◆ **What the task asks**:
Take the data below and repeat it exactly.

◆ **Dataset section**:
*****

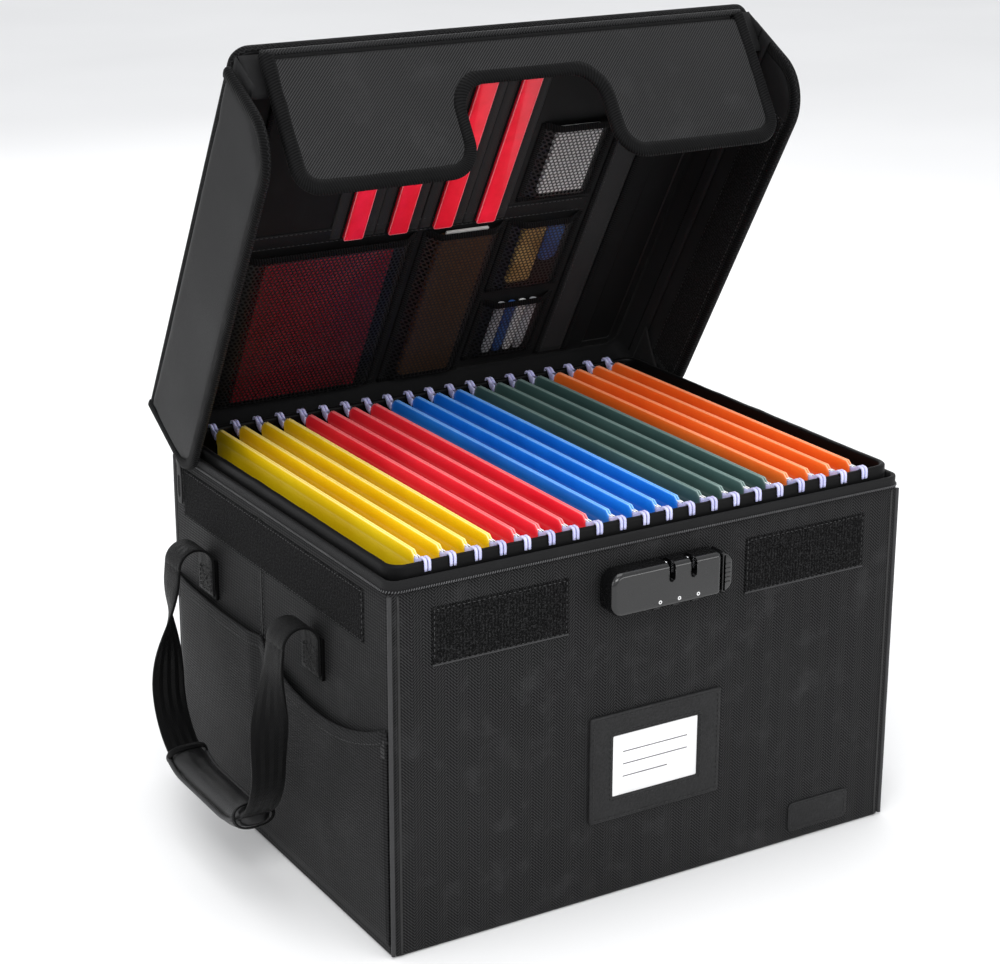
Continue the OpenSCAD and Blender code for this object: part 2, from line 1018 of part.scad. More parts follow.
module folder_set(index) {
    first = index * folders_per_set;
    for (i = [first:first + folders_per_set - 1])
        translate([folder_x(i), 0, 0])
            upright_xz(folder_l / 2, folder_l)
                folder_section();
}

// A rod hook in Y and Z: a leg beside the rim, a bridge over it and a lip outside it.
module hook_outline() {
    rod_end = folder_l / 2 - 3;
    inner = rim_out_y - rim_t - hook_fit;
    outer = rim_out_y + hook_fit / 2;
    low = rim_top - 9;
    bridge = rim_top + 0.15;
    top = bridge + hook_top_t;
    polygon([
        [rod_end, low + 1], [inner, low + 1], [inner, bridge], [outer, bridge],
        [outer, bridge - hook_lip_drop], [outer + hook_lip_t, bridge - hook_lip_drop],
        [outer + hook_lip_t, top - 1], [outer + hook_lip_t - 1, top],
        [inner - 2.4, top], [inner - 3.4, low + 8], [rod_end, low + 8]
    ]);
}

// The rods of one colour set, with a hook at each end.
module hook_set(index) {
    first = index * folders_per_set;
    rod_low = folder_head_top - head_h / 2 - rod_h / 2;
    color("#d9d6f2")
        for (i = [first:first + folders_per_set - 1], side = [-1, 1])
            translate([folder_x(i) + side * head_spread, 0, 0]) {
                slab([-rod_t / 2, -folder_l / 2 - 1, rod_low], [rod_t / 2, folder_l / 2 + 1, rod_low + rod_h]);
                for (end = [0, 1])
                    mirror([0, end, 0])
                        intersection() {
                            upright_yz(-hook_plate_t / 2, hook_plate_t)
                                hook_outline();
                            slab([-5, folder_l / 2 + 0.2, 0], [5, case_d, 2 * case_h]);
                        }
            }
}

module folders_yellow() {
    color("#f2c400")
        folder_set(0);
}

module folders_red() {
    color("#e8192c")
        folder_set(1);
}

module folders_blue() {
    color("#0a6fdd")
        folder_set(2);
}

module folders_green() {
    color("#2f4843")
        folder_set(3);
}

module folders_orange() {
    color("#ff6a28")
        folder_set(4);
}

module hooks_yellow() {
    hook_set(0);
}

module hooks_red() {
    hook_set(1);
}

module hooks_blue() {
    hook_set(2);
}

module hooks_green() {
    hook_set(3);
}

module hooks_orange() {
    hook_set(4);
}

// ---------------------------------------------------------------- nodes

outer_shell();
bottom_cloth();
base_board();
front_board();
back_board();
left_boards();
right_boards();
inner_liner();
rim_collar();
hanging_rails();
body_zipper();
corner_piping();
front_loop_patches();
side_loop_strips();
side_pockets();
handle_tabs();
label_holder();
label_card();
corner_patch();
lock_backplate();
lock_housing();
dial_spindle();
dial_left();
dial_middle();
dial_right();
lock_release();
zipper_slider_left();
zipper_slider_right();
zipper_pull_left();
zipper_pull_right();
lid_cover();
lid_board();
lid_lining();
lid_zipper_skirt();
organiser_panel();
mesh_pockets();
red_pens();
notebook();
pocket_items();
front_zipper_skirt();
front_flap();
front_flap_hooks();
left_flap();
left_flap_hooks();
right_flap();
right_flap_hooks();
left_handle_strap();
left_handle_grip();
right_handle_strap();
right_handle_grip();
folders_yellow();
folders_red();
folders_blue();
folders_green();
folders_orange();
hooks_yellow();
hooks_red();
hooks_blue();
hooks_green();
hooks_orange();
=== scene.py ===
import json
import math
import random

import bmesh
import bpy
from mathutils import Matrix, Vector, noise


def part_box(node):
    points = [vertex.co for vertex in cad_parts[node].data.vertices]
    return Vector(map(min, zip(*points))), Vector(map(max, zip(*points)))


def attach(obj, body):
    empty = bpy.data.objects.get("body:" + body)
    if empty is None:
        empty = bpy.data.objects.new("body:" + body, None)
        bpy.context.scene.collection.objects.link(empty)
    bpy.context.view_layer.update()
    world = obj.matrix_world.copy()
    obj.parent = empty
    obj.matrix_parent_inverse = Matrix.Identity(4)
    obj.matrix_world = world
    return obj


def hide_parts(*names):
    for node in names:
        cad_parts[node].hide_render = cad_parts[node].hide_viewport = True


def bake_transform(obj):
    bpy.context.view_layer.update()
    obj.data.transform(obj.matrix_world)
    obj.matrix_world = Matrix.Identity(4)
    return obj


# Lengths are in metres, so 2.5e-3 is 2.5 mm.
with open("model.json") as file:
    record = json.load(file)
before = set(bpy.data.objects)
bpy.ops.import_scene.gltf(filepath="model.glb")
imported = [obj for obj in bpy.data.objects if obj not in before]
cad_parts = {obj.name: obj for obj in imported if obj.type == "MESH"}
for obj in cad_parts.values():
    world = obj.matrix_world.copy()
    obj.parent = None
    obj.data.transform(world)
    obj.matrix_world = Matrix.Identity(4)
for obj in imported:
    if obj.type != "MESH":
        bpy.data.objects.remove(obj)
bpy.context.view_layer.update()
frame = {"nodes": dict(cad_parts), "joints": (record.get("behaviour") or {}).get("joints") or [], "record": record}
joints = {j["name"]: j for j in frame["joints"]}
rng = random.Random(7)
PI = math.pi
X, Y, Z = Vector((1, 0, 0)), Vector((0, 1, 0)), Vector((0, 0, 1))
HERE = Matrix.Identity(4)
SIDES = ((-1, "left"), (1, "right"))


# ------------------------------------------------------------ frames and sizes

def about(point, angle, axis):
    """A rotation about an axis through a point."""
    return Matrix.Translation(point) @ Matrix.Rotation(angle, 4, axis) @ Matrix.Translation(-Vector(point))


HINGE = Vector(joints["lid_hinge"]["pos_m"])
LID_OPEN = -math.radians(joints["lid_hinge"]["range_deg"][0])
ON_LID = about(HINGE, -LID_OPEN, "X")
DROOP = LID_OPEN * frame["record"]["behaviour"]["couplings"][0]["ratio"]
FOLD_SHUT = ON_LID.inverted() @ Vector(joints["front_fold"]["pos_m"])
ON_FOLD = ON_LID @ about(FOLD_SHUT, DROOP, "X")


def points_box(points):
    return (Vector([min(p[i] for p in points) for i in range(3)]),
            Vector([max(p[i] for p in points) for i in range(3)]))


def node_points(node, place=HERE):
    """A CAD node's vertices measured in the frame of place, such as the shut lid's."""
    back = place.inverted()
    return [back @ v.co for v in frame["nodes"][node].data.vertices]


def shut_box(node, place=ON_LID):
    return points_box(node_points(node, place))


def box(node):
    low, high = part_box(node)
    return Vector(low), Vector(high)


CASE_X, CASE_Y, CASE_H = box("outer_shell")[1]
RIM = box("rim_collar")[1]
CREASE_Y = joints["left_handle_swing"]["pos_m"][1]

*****

◆ **Solved exercise**:
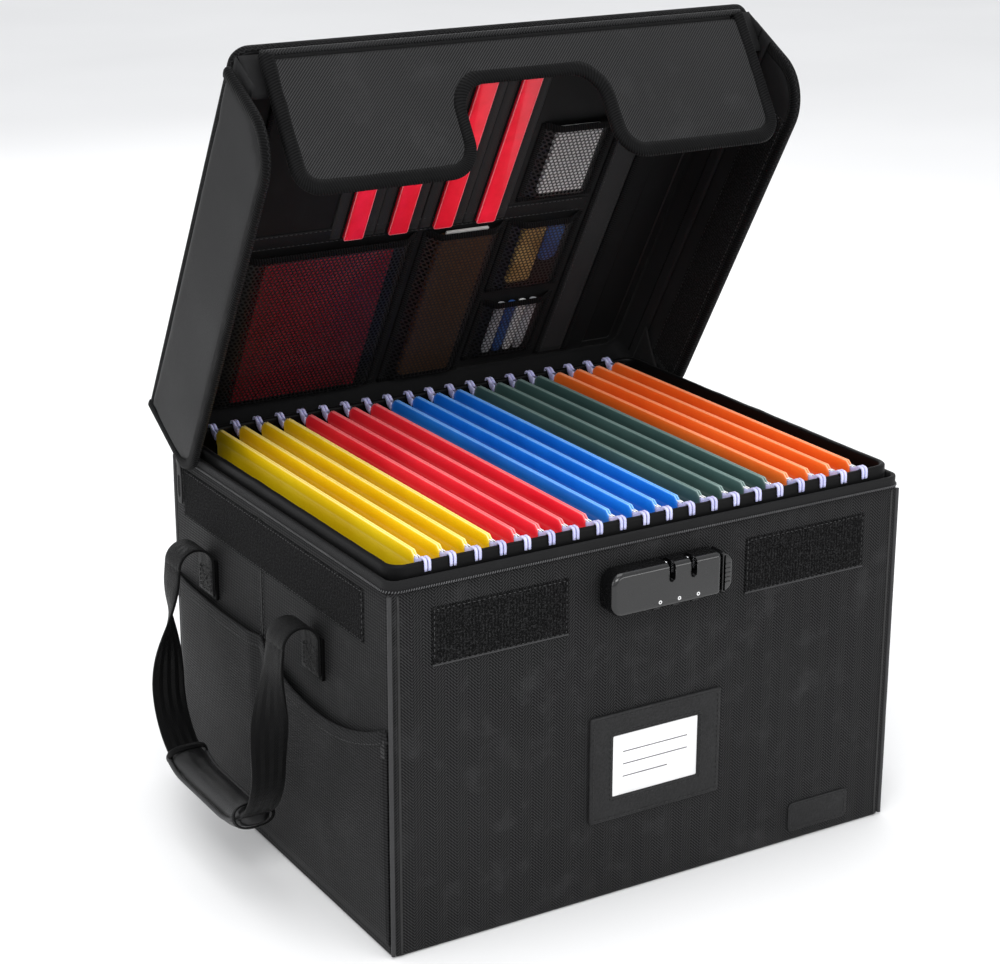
Continue the OpenSCAD and Blender code for this object: part 2, from line 1018 of part.scad. More parts follow.
module folder_set(index) {
    first = index * folders_per_set;
    for (i = [first:first + folders_per_set - 1])
        translate([folder_x(i), 0, 0])
            upright_xz(folder_l / 2, folder_l)
                folder_section();
}

// A rod hook in Y and Z: a leg beside the rim, a bridge over it and a lip outside it.
module hook_outline() {
    rod_end = folder_l / 2 - 3;
    inner = rim_out_y - rim_t - hook_fit;
    outer = rim_out_y + hook_fit / 2;
    low = rim_top - 9;
    bridge = rim_top + 0.15;
    top = bridge + hook_top_t;
    polygon([
        [rod_end, low + 1], [inner, low + 1], [inner, bridge], [outer, bridge],
        [outer, bridge - hook_lip_drop], [outer + hook_lip_t, bridge - hook_lip_drop],
        [outer + hook_lip_t, top - 1], [outer + hook_lip_t - 1, top],
        [inner - 2.4, top], [inner - 3.4, low + 8], [rod_end, low + 8]
    ]);
}

// The rods of one colour set, with a hook at each end.
module hook_set(index) {
    first = index * folders_per_set;
    rod_low = folder_head_top - head_h / 2 - rod_h / 2;
    color("#d9d6f2")
        for (i = [first:first + folders_per_set - 1], side = [-1, 1])
            translate([folder_x(i) + side * head_spread, 0, 0]) {
                slab([-rod_t / 2, -folder_l / 2 - 1, rod_low], [rod_t / 2, folder_l / 2 + 1, rod_low + rod_h]);
                for (end = [0, 1])
                    mirror([0, end, 0])
                        intersection() {
                            upright_yz(-hook_plate_t / 2, hook_plate_t)
                                hook_outline();
                            slab([-5, folder_l / 2 + 0.2, 0], [5, case_d, 2 * case_h]);
                        }
            }
}

module folders_yellow() {
    color("#f2c400")
        folder_set(0);
}

module folders_red() {
    color("#e8192c")
        folder_set(1);
}

module folders_blue() {
    color("#0a6fdd")
        folder_set(2);
}

module folders_green() {
    color("#2f4843")
        folder_set(3);
}

module folders_orange() {
    color("#ff6a28")
        folder_set(4);
}

module hooks_yellow() {
    hook_set(0);
}

module hooks_red() {
    hook_set(1);
}

module hooks_blue() {
    hook_set(2);
}

module hooks_green() {
    hook_set(3);
}

module hooks_orange() {
    hook_set(4);
}

// ---------------------------------------------------------------- nodes

outer_shell();
bottom_cloth();
base_board();
front_board();
back_board();
left_boards();
right_boards();
inner_liner();
rim_collar();
hanging_rails();
body_zipper();
corner_piping();
front_loop_patches();
side_loop_strips();
side_pockets();
handle_tabs();
label_holder();
label_card();
corner_patch();
lock_backplate();
lock_housing();
dial_spindle();
dial_left();
dial_middle();
dial_right();
lock_release();
zipper_slider_left();
zipper_slider_right();
zipper_pull_left();
zipper_pull_right();
lid_cover();
lid_board();
lid_lining();
lid_zipper_skirt();
organiser_panel();
mesh_pockets();
red_pens();
notebook();
pocket_items();
front_zipper_skirt();
front_flap();
front_flap_hooks();
left_flap();
left_flap_hooks();
right_flap();
right_flap_hooks();
left_handle_strap();
left_handle_grip();
right_handle_strap();
right_handle_grip();
folders_yellow();
folders_red();
folders_blue();
folders_green();
folders_orange();
hooks_yellow();
hooks_red();
hooks_blue();
hooks_green();
hooks_orange();
=== scene.py ===
import json
import math
import random

import bmesh
import bpy
from mathutils import Matrix, Vector, noise


def part_box(node):
    points = [vertex.co for vertex in cad_parts[node].data.vertices]
    return Vector(map(min, zip(*points))), Vector(map(max, zip(*points)))


def attach(obj, body):
    empty = bpy.data.objects.get("body:" + body)
    if empty is None:
        empty = bpy.data.objects.new("body:" + body, None)
        bpy.context.scene.collection.objects.link(empty)
    bpy.context.view_layer.update()
    world = obj.matrix_world.copy()
    obj.parent = empty
    obj.matrix_parent_inverse = Matrix.Identity(4)
    obj.matrix_world = world
    return obj


def hide_parts(*names):
    for node in names:
        cad_parts[node].hide_render = cad_parts[node].hide_viewport = True


def bake_transform(obj):
    bpy.context.view_layer.update()
    obj.data.transform(obj.matrix_world)
    obj.matrix_world = Matrix.Identity(4)
    return obj


# Lengths are in metres, so 2.5e-3 is 2.5 mm.
with open("model.json") as file:
    record = json.load(file)
before = set(bpy.data.objects)
bpy.ops.import_scene.gltf(filepath="model.glb")
imported = [obj for obj in bpy.data.objects if obj not in before]
cad_parts = {obj.name: obj for obj in imported if obj.type == "MESH"}
for obj in cad_parts.values():
    world = obj.matrix_world.copy()
    obj.parent = None
    obj.data.transform(world)
    obj.matrix_world = Matrix.Identity(4)
for obj in imported:
    if obj.type != "MESH":
        bpy.data.objects.remove(obj)
bpy.context.view_layer.update()
frame = {"nodes": dict(cad_parts), "joints": (record.get("behaviour") or {}).get("joints") or [], "record": record}
joints = {j["name"]: j for j in frame["joints"]}
rng = random.Random(7)
PI = math.pi
X, Y, Z = Vector((1, 0, 0)), Vector((0, 1, 0)), Vector((0, 0, 1))
HERE = Matrix.Identity(4)
SIDES = ((-1, "left"), (1, "right"))


# ------------------------------------------------------------ frames and sizes

def about(point, angle, axis):
    """A rotation about an axis through a point."""
    return Matrix.Translation(point) @ Matrix.Rotation(angle, 4, axis) @ Matrix.Translation(-Vector(point))


HINGE = Vector(joints["lid_hinge"]["pos_m"])
LID_OPEN = -math.radians(joints["lid_hinge"]["range_deg"][0])
ON_LID = about(HINGE, -LID_OPEN, "X")
DROOP = LID_OPEN * frame["record"]["behaviour"]["couplings"][0]["ratio"]
FOLD_SHUT = ON_LID.inverted() @ Vector(joints["front_fold"]["pos_m"])
ON_FOLD = ON_LID @ about(FOLD_SHUT, DROOP, "X")


def points_box(points):
    return (Vector([min(p[i] for p in points) for i in range(3)]),
            Vector([max(p[i] for p in points) for i in range(3)]))


def node_points(node, place=HERE):
    """A CAD node's vertices measured in the frame of place, such as the shut lid's."""
    back = place.inverted()
    return [back @ v.co for v in frame["nodes"][node].data.vertices]


def shut_box(node, place=ON_LID):
    return points_box(node_points(node, place))


def box(node):
    low, high = part_box(node)
    return Vector(low), Vector(high)


CASE_X, CASE_Y, CASE_H = box("outer_shell")[1]
RIM = box("rim_collar")[1]
CREASE_Y = joints["left_handle_swing"]["pos_m"][1]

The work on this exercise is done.